The bear case has its own vulnerabilities. Four months remain before the August 4 primary, and Michigan has no history of stable gubernatorial primary polling this far out. Johnson's $9 million self-funding war chest gives him the capacity to dominate television advertising in the summer months when casual primary voters begin paying attention. James's $4.5 million, while impressive as a disclosed fundraising total, may not survive a sustained negative ad campaign from a self-funder with no spending ceiling.

Johnson's 2022 disqualification, when he was removed from the ballot for submitting invalid petition signatures, could paradoxically help him this time. He has had four years to build grassroots infrastructure specifically to avoid repeating that failure. The campaign apparatus that collected signatures, organized straw poll turnout in Saginaw County, and generated the MAGA subgroup lead is a real organization, not a paper campaign.

The most important variable remains a Trump endorsement. If Trump backs Johnson before August, every model based on current polling becomes obsolete. Johnson endorsed Trump after dropping his 2024 presidential bid, and his campaign messaging tracks almost perfectly with Trump's priorities. James, by contrast, has positioned himself as an electable veteran, a profile that has historically struggled to secure Trump's enthusiastic support in contested primaries.

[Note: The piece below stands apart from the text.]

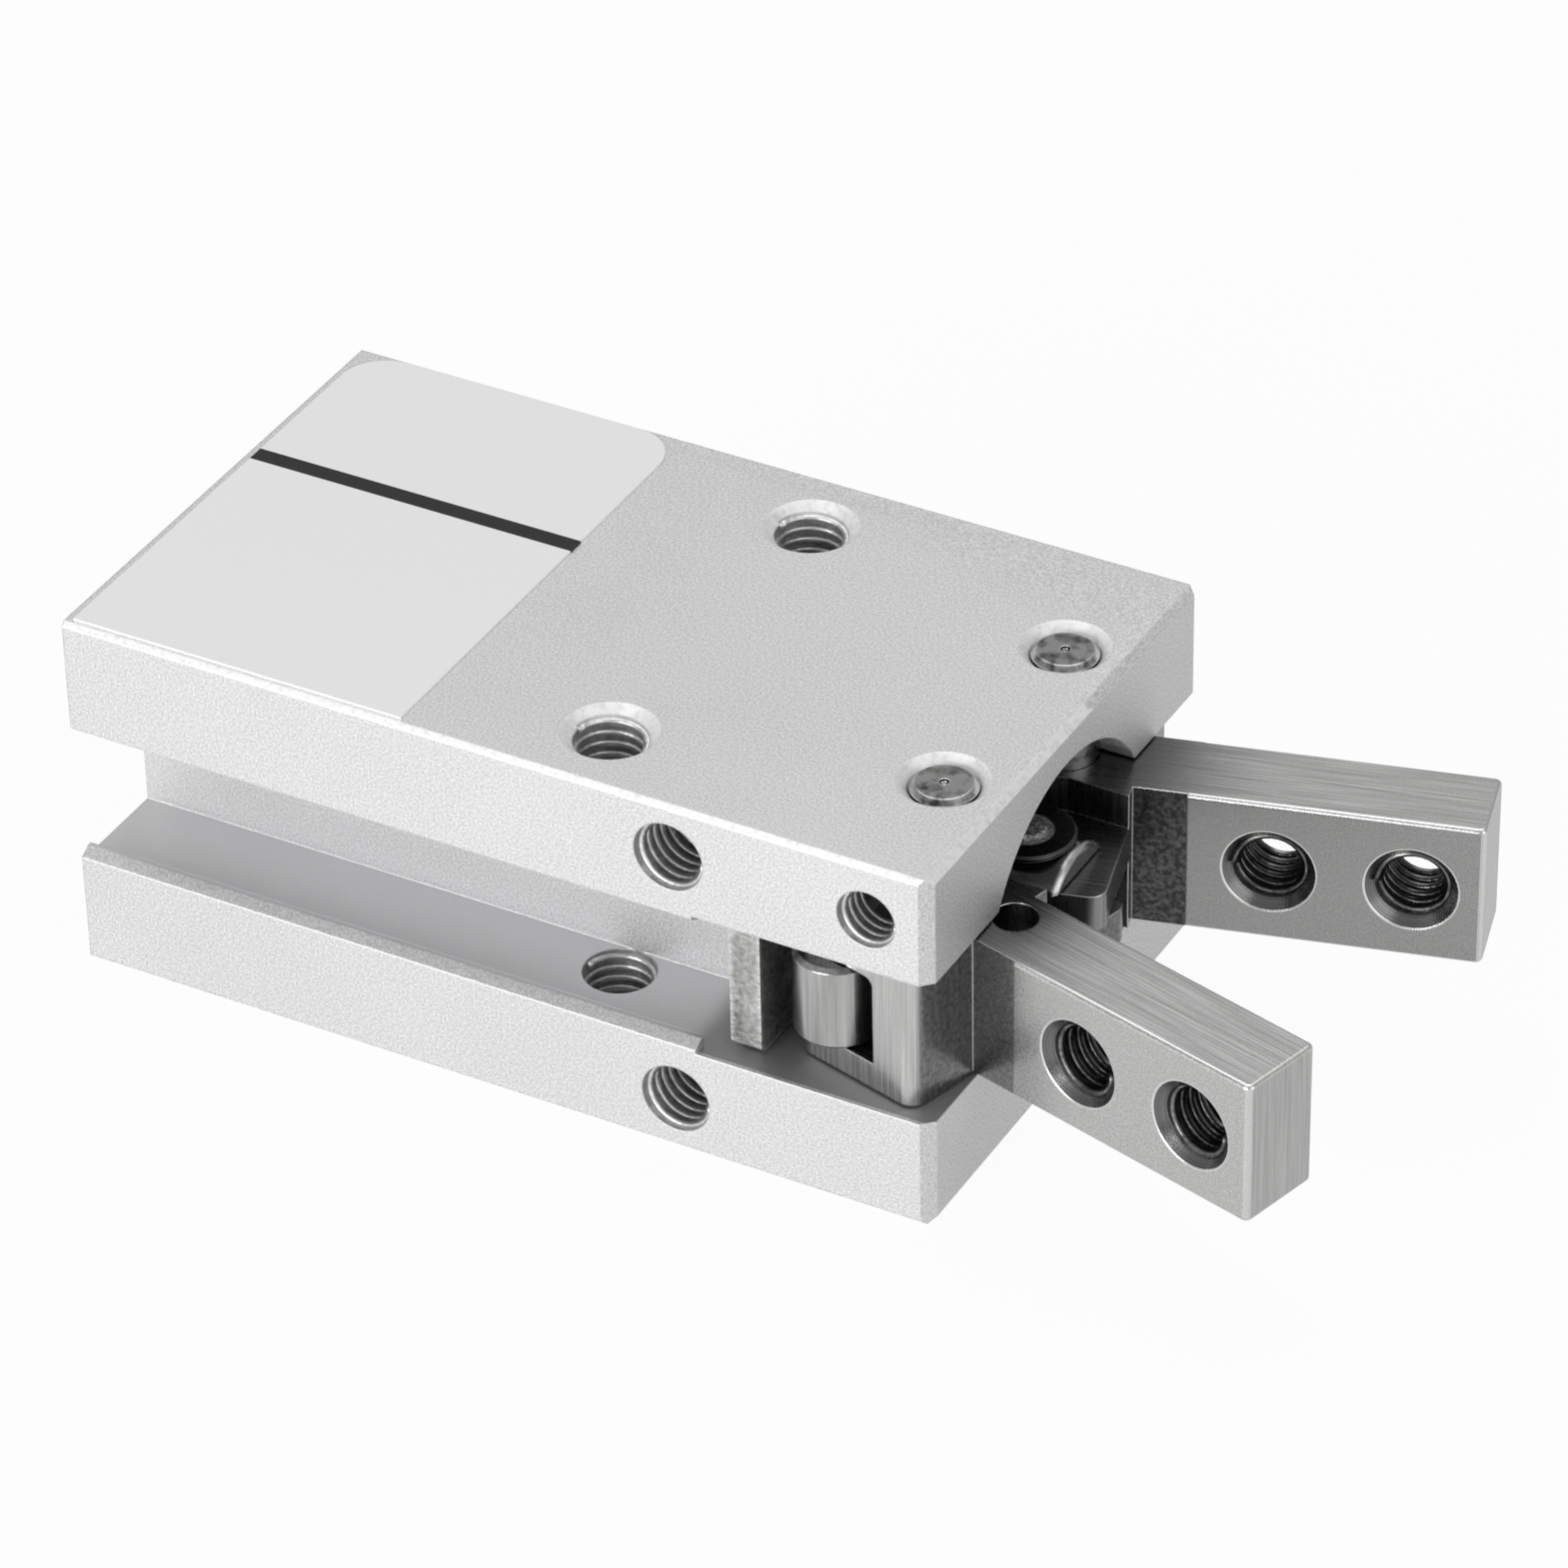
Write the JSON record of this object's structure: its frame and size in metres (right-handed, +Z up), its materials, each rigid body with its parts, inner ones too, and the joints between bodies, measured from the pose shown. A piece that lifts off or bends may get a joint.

At 45%, the market is pricing Johnson as a near-coinflip for the nomination. That price implies bettors believe the polling gap is real but closeable. The honest assessment is more uncomfortable: the evidence base for Johnson's candidacy consists of one straw poll, one poll subgroup, and a self-funding pledge. Either new data vindicates that foundation before August, or the 45% price still has room to fall.